< retour aux Articles
On en parle

Rembrandt en eau-forte

Chantal Vérin, le 29 juin 2023

Depuis mai 2021, L’Abbaye royale de Fontevraud aborde une nouvelle page de son histoire avec l’ouverture d’un nouveau musée de France : “Fontevraud, le musée d’Art moderne-collections nationales Martine et Léon Cligman”.

Accolé au plus vaste ensemble monastique d’Europe, et centre d’art d’envergure internationale, le musée a été créé ex-nihilo, grâce à la donation exceptionnelle des époux Cligman. Martine Cligman, épouse d’un industriel esthète et fille d’amateurs éclairés (Pierre et Denise Lévy, généreux donateurs au Musée de Troyes), est elle-même une artiste reconnue sous le nom de Martine !

Rembrandt – Adam et Eve – 1638 – Eau forte

Véritable gageure selon les mots de Dominique Gagneux, qui propose dans ce musée une programmation à la hauteur des exigences dictées par ce haut lieu chargé d’histoire.

Après l’exposition “Métamorphoses. Dans l’art de Claude Monet“, le musée poursuit sa présentation de figures majeures de l’histoire de l’art. “Rembrandt en eau-forte invite à la découverte de l’œuvre en noir et blanc de Rembrandt van Rijn (1606-1669) à travers sa pratique d’aquafortiste. 

Rembrandt – Saint-Jérôme dans une chambre obscure – 1642

La centaine d’œuvres graphiques, souvent fragiles, et de ce fait rarement montrées, prêtées par le fonds Glénat à Grenoble, le musée du Petit Palais et la Fondation Custodia à Paris révèlent la parfaite maîtrise de la technique de la gravure par Rembrandt, qui, entre 1628 et 1665, a réalisé quelque trois cents estampes.
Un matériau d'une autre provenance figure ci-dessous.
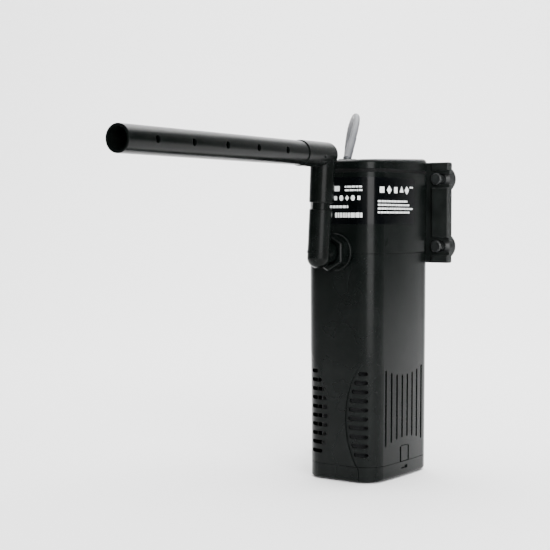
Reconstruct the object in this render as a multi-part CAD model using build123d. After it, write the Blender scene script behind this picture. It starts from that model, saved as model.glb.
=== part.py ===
"""Internal power filter: submersible pump head on a slotted sponge container, with a pipe and spray bar.

Millimetres, +Z up. The origin is the centre of the base, on the surface that the filter stands on.
-Y is the front, where the water comes out; +Y is the back, where the bracket holds it to the glass.
"""
import os
from math import cos, pi, radians, sin, sqrt, tan

from build123d import *

# ---- driving dimensions -------------------------------------------------------------------------
WIDTH = 61.0              # across the body at the top, X
DEPTH = 84.0              # front to back at the top, Y
HEIGHT = 225.0            # floor to the top of the cover, near its back
CORNER = 14.5             # radius of the body's vertical corners
FACE_RADIUS = 380.0       # the four faces are slightly bulged, with this radius
DRAFT = 0.0035            # each side leans in by this much per millimetre downwards
WALL = 2.2
SEAM_GAP = 0.3            # line between two casings
RUN = 0.05                # radial clearance of a running fit
CLEAR = 0.3               # gap between pieces that move past each other

FOOT_HEIGHT = 0.6         # gap under the cap's rim
FOOT_INSET = 5.0          # the foot stands in by this from the rim
CAP_EDGE = 2.4            # rounding of the cap's lower edge
CAP_TOP = 11.0            # bottom cap to container
SPIGOT_TOP = 16.0         # top of the cap's collar inside the container
CAP_FLOOR = 4.5
CONTAINER_TOP = 157.9     # container to pump head
HOUSING_TOP = 213.9       # pump head to its cover seal
COVER_BOTTOM = 216.3
FLOOR_Z = 168.0           # floor of the dry motor space
FLOOR_TOP = 170.5
HOUSING_WALL = 2.5

LID_SLOPE = 2.0           # degrees; the cover rises towards the back
LID_MIDDLE = 224.0        # its height at the middle
LID_THICK = 3.0

WAIST_Z = 44.0            # narrowest height of the hourglass panel on the front
RECESS = 0.9              # the grilles beside it are set back by this, fading to nothing at the corners
RECESS_TOP = 98.0
SLOT_ROWS = 10
SLOT_PITCH = 6.24
SLOT_HEIGHT = 2.7
SLOT_TOP_Z = 75.7
SLOT_OUTER_X = 22.8
SLOT_INSET = 2.0          # from the panel's edge to the slots
SLIT_COUNT = 8
SLIT_PITCH = 7.0
SLIT_WIDTH = 2.1
SLIT_TOP, SLIT_BOTTOM = 72.6, 28.5     # of the middle slits
SLIT_RISE, SLIT_FALL = 4.8, 4.4        # how much further the outermost slits reach, up and down

TONGUE_HALF = 4.5         # half width of the snap tongues
TONGUE_WINDOW = 6.4       # half width of the window that they stand in
TONGUE_TOP = 22.0         # height of their hinge line
TONGUE_THICK = 2.1
STEM_HALF = 3.8           # half width of the tongue's stem, behind its plate
STEM_LOW, BRIDGE_LOW, BRIDGE_TOP = 5.8, 12.0, 14.0
STEM_BACK = 1.8           # how far the stem reaches in behind the plate
NOSE_HALF = 3.5           # half width of the catch at the stem's foot
NOSE_LOW, NOSE_TOP = 6.5, 7.9

CORE_R, CORE_BORE = 9.0, 7.5
CORE_TOP = 146.5
SPONGE_LOW, SPONGE_TOP = 6.5, 145.0
SPONGE_INSET = 6.3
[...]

Les commissaires Dominique Gagneux, directrice, et Gatien Du Bois, chargé de projets, ont mis l’accent, plutôt qu’une présentation thématique convenue (portraits, paysages, sujets bibliques, mythologiques), sur les divers moyens esthétiques (clair-obscur, hachures, accumulations, trouées, cadrage), par lesquels Rembrandt parvient à saisir une expression, évoquer des états d’âme, créer du mouvement, ou encore accentuer un effet dramatique. La cohérence du regard se trouve renforcée par ce décloisonnement.

Rembrandt – Vieillard à grande barbe blanche – 1630 – Eau-forte

Les nombreuses autoreprésentations de Rembrandt, saisies face au miroir, captent un étonnant répertoire d’expressions : souriant, mélancolique, grimaçant, hagard, étonné, frappé de stupeur. Les “tronies”, études de tête, traitent plutôt d’un trait de caractère ou d’un état, comme la vieillesse. Certaines figures archétypales semblent inspirées de scènes observées ou de gravures collectionnées (Dürer, Jacques Callot), on retrouve maintes saisissantes physionomies dans des scènes de genre plus ambitieuses. 

Rembrandt – Vieille femme dormant – 1637 – Eau-forte

Rembrandt a su combiner toutes les techniques, il a osé multiplier les “états”, retravaillant plusieurs fois la même plaque, ajoutant des effets, utilisant des encrages différents, jouant du clair-obscur, ou modifiant la luminosité. Certaines estampes peu “mordues”, comme le “Repos pendant la fuite en Égypte“, sont très proches du dessin à la plume. Les compositions, quelles qu’elles soient, résultent d’une exécution très libre, à la forte dramaturgie, comme dans le “Paysage aux trois arbres“.

Rembrandt – Paysage aux trois arbres

Plus connu de son vivant pour ses œuvres graphiques que pour ses tableaux, artiste collectionneur et collectionné, Rembrandt est le maître incontestable du XVIIème siècle, le Siècle d’or hollandais.

A noter, disséminées dans le parcours, les photographies sur cuivre de paysages d’Elger Esser, qui, par l’expérimentation technique, “fabrique” d’audacieuses images.